Tips before you use one
- Start with $50. Treat it as a learning expense. Don't fund it with serious capital until you trust the operator.
- Confirm the official handle every time. Bookmark it. Phishing clones target you the moment you mention any specific bot.
- Withdraw profits to a non-custodial wallet on a schedule. Your Telegram bot wallet is a hot wallet, not a vault.
- Check the bot's MEV protection — does it submit via Jito bundles? If you can't tell from the docs, ask in the support chat.
- Compare fees. Some take 1% per swap. Over a thousand swaps, that's a lot.
Combining Telegram bots with signal services
The standard combo:
- A signal service (example) delivers trade calls via Telegram.
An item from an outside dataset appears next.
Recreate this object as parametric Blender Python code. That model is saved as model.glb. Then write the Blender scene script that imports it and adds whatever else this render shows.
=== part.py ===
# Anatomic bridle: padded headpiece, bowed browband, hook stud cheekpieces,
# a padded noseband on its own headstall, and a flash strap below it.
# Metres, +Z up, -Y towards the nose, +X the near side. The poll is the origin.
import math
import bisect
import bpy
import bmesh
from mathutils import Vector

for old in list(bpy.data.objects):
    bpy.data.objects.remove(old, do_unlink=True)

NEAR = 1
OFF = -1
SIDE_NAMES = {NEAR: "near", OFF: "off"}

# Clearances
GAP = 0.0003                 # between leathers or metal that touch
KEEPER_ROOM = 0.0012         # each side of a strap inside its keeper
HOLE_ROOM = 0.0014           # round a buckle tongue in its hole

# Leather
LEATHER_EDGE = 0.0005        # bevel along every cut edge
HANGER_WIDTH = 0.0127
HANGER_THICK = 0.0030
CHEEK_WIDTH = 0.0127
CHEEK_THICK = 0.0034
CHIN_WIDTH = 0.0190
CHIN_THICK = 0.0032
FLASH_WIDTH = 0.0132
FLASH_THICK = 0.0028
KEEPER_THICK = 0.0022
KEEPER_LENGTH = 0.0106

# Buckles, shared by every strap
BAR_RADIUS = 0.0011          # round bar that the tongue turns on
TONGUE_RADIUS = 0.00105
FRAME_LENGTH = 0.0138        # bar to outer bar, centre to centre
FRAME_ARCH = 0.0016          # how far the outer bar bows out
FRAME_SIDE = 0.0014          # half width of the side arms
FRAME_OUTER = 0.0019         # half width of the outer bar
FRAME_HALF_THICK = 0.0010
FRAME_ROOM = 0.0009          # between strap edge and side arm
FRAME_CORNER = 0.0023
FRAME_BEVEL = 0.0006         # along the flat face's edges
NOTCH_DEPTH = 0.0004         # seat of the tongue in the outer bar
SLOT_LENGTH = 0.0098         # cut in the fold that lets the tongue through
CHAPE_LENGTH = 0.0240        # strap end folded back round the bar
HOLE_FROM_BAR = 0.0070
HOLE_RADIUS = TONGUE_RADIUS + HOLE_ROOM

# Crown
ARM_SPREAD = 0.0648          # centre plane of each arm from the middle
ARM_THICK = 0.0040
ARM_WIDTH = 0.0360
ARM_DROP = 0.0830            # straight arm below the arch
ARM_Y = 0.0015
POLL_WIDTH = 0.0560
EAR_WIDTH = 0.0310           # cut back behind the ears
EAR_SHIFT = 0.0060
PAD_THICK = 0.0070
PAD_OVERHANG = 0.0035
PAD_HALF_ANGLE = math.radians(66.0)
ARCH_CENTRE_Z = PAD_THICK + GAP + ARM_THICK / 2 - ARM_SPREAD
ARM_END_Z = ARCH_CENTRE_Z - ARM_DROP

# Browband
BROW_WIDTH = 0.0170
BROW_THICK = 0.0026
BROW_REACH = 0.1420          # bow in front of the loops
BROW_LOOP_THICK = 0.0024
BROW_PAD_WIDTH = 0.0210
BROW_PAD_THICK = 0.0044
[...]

- You read them in one chat, act on them in another (your execution bot's chat).
- Optionally, automate the link via webhook → execution bot, if both support it.
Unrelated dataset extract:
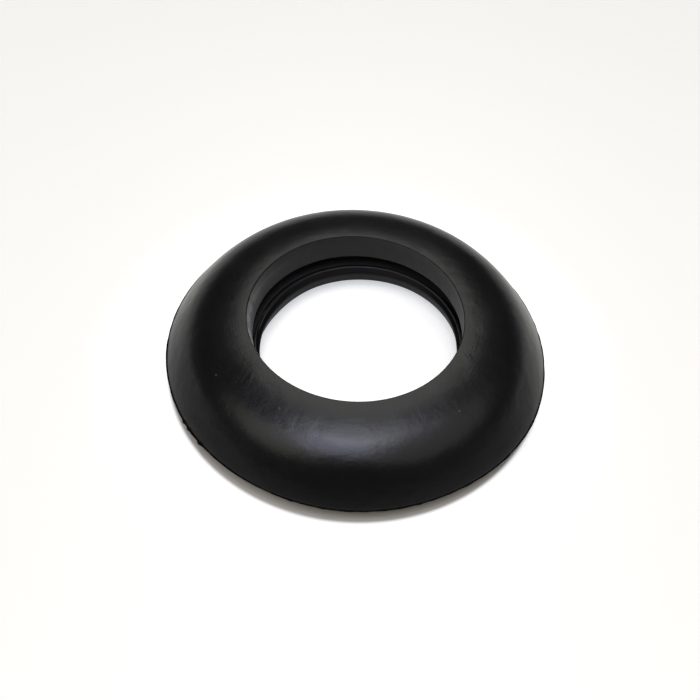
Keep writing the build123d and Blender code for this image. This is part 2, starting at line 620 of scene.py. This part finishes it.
# %% Bumps of the rubber
scuffs = [(-139.0, 36.0, 0.0042, 66.0), (-23.0, 31.5, 0.002, -60.0), (116.0, 31.6, 0.002, 20.0)]
scuff_depth, stroke_width, stroke_stretch = 0.00003, 0.0016, (3.5, 1.0, 1.0)

ripple = bump(tree, noise(tree, where, 0.012, detail=2), 0.00025)
mottle = bump(tree, noise(tree, where, 0.0032, detail=3, roughness=0.55), 0.00006, ripple)
surface = bump(tree, noise(tree, where, 0.0011, detail=4, roughness=0.6), 0.00003, mottle)
for bearing, radius, reach, along in scuffs:
    strokes = tree.nodes.new("ShaderNodeMapping")
    strokes.vector_type = "TEXTURE"
    strokes.inputs["Rotation"].default_value = (0, 0, math.radians(along))
    strokes.inputs["Scale"].default_value = stroke_stretch
    link(tree, where, strokes.inputs["Vector"])
    lines = noise(tree, strokes.outputs["Vector"], stroke_width, detail=1)
    lines = spread(tree, lines, 0.35, 0.65, 0.0, 1.0)
    mask = near(tree, where, on_dome(bearing, radius), reach)
    surface = bump(tree, product_of(tree, lines, mask), scuff_depth, surface)
link(tree, surface, shader.inputs["Normal"])

for piece in (sleeve, flash):
    piece.data.materials.append(rubber)
print("rubber made of", len(tree.nodes), "nodes, with", len(scuffs), "scuffs")

# %% [markdown]
# ## The stage
#
# A pale floor without an edge shows the shape of a black part best. It is a sheet of opal
# acrylic: a warm white body under a clear surface, which mirrors more the flatter it is looked
# at. It also has painted light, a glow of its own, seen only straight on or in a reflection. The
# glow lifts the open floor to white, and the floor in the hole too, where it washes out the
# part's shadow. Under the rim it has none, so the contact shadow stays as dark as it is and ends
# in a painted edge just outside the rim, and the part stands on the floor and doesn't float over
# it. The distance from the axis sets how much the floor glows, and how far out it mirrors.

# %% Floor
floor_half, floor_drop = 4.0, 0.00002
corners = [(floor_half * i, floor_half * j, 0) for i, j in ((-1, -1), (1, -1), (1, 1), (-1, 1))]
floor_mesh = bpy.data.meshes.new("floor")
floor_mesh.from_pydata(corners, [], [(0, 1, 2, 3)])
floor = bpy.data.objects.new("floor", floor_mesh)
floor.location.z = cad_low.z - floor_drop
bpy.context.scene.collection.objects.link(floor)
print("floor at", round(floor.location.z / MM, 3), "mm")

# %% Acrylic of the floor: reaches in metres from the axis, and the levels there
# Painted light: the glow is strong in the hole, none from there out to the rim, and strong again
# just outside the rim.
hole_painted_light = (0.0313, 0.0325, 0.66, 0.0)
rim_shade = (0.0517, 0.0526, 0.0, 1.0)
near_painted_light = (0.054, 0.075, 0.7, 0.43)
far_glow = (0.2, 1.5, 0.0, 0.25)
polish = (0.25, 0.7, 1.0, 0.0)

acrylic = bpy.data.materials.new("white_acrylic")
acrylic.use_nodes = True
tree = acrylic.node_tree
tree.nodes.clear()
where = tree.nodes.new("ShaderNodeTexCoord").outputs["Object"]
out_from_axis = distance(tree, where, (0, 0, 0))
rays = tree.nodes.new("ShaderNodeLightPath").outputs
seen = sum_of(tree, rays["Is Camera Ray"], rays["Is Glossy Ray"], rays["Is Transmission Ray"])
# Painted light: the glow in the hole washes out the part's shadow, and the glow outside the rim
# gives its shadow a hard edge.
painted_light_in_hole = spread(tree, out_from_axis, *hole_painted_light)
outside = spread(tree, out_from_axis, *rim_shade)
around = product_of(tree, outside, spread(tree, out_from_axis, *near_painted_light))
painted_glow_level = sum_of(tree, painted_light_in_hole, around, spread(tree, out_from_axis, *far_glow))

diffuse = shader_node(tree, "ShaderNodeBsdfDiffuse", {"Color": (0.78, 0.74, 0.62, 1)})
glow = shader_node(tree, "ShaderNodeEmission", {"Color": (0.92, 0.95, 1.0, 1)})
mirror = shader_node(tree, "ShaderNodeBsdfGlossy", {"Roughness": 0.3})
flatness = shader_node(tree, "ShaderNodeFresnel", {"IOR": 1.8})
polished = spread(tree, out_from_axis, *polish)
body = tree.nodes.new("ShaderNodeAddShader")
sheet = tree.nodes.new("ShaderNodeMixShader")
output = tree.nodes.new("ShaderNodeOutputMaterial")
link(tree, product_of(tree, seen, painted_glow_level), glow.inputs["Strength"])
link(tree, diffuse.outputs[0], body.inputs[0])
link(tree, glow.outputs[0], body.inputs[1])
link(tree, product_of(tree, flatness.outputs[0], polished), sheet.inputs[0])
link(tree, body.outputs[0], sheet.inputs[1])
link(tree, mirror.outputs[0], sheet.inputs[2])
link(tree, sheet.outputs[0], output.inputs["Surface"])
floor_mesh.materials.append(acrylic)
print("acrylic made of", len(tree.nodes), "nodes")

# %% [markdown]
# ## Light
#
# A black part is seen by what it reflects, so its light is a set of soft round lamps, each as
# wide as it looks from the part. Two hang nearly overhead and draw the long highlight along
# the near side of the dome. One stands low at the left, one behind, and a wide weak one at the
# right. A lamp's power follows from how bright its face should look: a round face that sends
# light out evenly gives its brightness times pi times its area.

# %% Soft lamps: bearing, elevation and half angle in degrees, brightness, colour
LAMP_DISTANCE = 1.5
lamp_aim = Vector((0, 0, moulding_line_height * MM))


def soft_lamp(name, bearing, elevation, half_angle, brightness, colour):
    """A round lamp that faces the part. Its brightness is that of its face, where 1 is white."""
    bearing, elevation = math.radians(bearing), math.radians(elevation)
    level = math.cos(elevation)
    away = (level * math.cos(bearing), level * math.sin(bearing), math.sin(elevation))
    away = Vector(away)
    radius = LAMP_DISTANCE * math.tan(math.radians(half_angle))
    data = bpy.data.lights.new(name, "AREA")
    data.shape = "DISK"
    data.size = 2 * radius
    data.energy = brightness * math.pi * math.pi * radius**2
    data.color = colour
    lamp = bpy.data.objects.new(name, data)
    lamp.location = lamp_aim + away * LAMP_DISTANCE
    lamp.rotation_euler = away.to_track_quat("Z", "Y").to_euler()
    bpy.context.scene.collection.objects.link(lamp)
    print(name, "is", round(2 * radius, 3), "m wide and has", round(data.energy, 3), "W")


soft_lamp("top_lamp", -63.5, 87.8, 15.6, 4.25, (0.86, 0.875, 1.0))
soft_lamp("front_lamp", -105.5, 69.2, 16.0, 3.75, (0.745, 0.74, 1.0))
soft_lamp("left_lamp", -141.6, 47.2, 21.4, 1.2, (1.0, 0.99, 0.89))
soft_lamp("back_lamp", 89.3, 56.3, 16.4, 1.85, (1.0, 1.0, 0.95))
soft_lamp("right_lamp", -31.1, 57.5, 30.6, 0.68, (1.0, 0.99, 0.965))

# %% [markdown]
# ## The room
#
# The room round the lamps is dark, and that gives the flanks of the dome their depth. Only a
# narrow band at the horizon is pale, so that a low view still has a pale background. A ramp
# over the height of the direction makes both.

# %% The dark room: height of the direction, grey level
horizon_level, room_level = 0.85, 0.013
room = [(0.0, horizon_level), (0.035, horizon_level), (0.07, room_level), (1.0, room_level)]

world = bpy.data.worlds.new("room")
bpy.context.scene.world = world
world.use_nodes = True
tree = world.node_tree
background = tree.nodes["Background"]
direction = tree.nodes.new("ShaderNodeTexCoord").outputs["Generated"]
height_of = tree.nodes.new("ShaderNodeSeparateXYZ")
ramp = tree.nodes.new("ShaderNodeValToRGB")
link(tree, direction, height_of.inputs[0])
link(tree, height_of.outputs["Z"], ramp.inputs[0])
stops = ramp.color_ramp.elements
while len(stops) < len(room):
    stops.new(0.5)
for stop, (place, level) in zip(stops, room):
    stop.position = place
    stop.color = (level, level, level, 1)
link(tree, ramp.outputs["Color"], background.inputs["Color"])
background.inputs["Strength"].default_value = 1.0
print("room at", room_level, "and horizon at", horizon_level)

# %% [markdown]
# ## Camera
#
# The camera looks down at about fifty degrees through a lens of ordinary length, close enough
# that the far side of the ring is clearly smaller than the near side. It is rolled by a few
# degrees, as a camera in the hand is.

# %% Camera
camera_place = Vector((0.0, -0.17621, 0.22187))
camera_aim = Vector((-0.00162, -0.00139, 0.0057))
camera_roll = math.radians(2.856)

camera_data = bpy.data.cameras.new("camera")
camera_data.sensor_width = 36.0
camera_data.lens = 51.65
camera_data.clip_start = 0.01
camera = bpy.data.objects.new("camera", camera_data)
bpy.context.scene.collection.objects.link(camera)
look = (camera_place - camera_aim).to_track_quat("Z", "Y").to_matrix().to_4x4()
roll = Matrix.Rotation(camera_roll, 4, "Z")
camera.matrix_world = Matrix.Translation(camera_place) @ look @ roll
bpy.context.scene.camera = camera
bpy.context.scene.view_settings.view_transform = "Standard"
print("camera", round((camera_place - camera_aim).length, 4), "m from its aim")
For details on what makes a good signal service, see Crypto Trading Signals →.
Simplified architecture
You (Telegram chat)
│
▼
Telegram bot (custodial wallet)
│
├──► Pool state stream (e.g. Venum /v1/stream/prices)
├──► Route quote (Venum /v1/quote across many DEXs)
├──► Build swap tx (Venum /v1/swap/build)
└──► Submit (Venum /v1/swap → Jito bundle)
│
▼
Solana validator
│
▼
Confirmed swap → Telegram messageMost reputable Telegram bots fold all of this into a single command — but that's what's happening under the hood. Venum publishes a Build a Telegram Trading Bot guide that walks the whole flow in ~10 minutes; the endpoints used are linked above (prices, quote, swap-build, swap).
Read next
- Trading Bots on Solana → — what's under a Telegram bot's hood
- Crypto Trading Signals → — how to combine signals with execution
- Sandwich Attack → — what your bot is (or isn't) protecting you from
- Choosing a Bot → — Telegram bot vs hosted platform vs custom code
FAQ
Are Telegram trading bots safe?
Reputable ones are operationally safe (they execute trades correctly) but custodially risky — you're trusting the operator with your funds. Treat the bot wallet as a hot wallet, top up small, withdraw profits often.
Which Telegram bot is best for Solana?
Trojan, Photon, BullX, and Maestro are the most-used as of writing. Each has trade-offs around fees, sniping speed, and MEV protection. Try two with small amounts before committing serious capital to one.
Can I run my own Telegram trading bot?
Yes — Telegram's Bot API is free, and combining it with an execution stack like Venum gives you the same primitives the popular bots use. Venum has a dedicated Build a Telegram Trading Bot guide that gets a working bot live in roughly 10 minutes. Expect to spend serious time after that on UX and security.
Do Telegram bots work on Binance or Kraken?
Yes — there are CEX-focused Telegram bots that take API keys and trade on your account directly. Different security model: instead of trusting the bot with custody, you trust it with API access. Use IP-allowlisted, withdrawal-disabled keys only.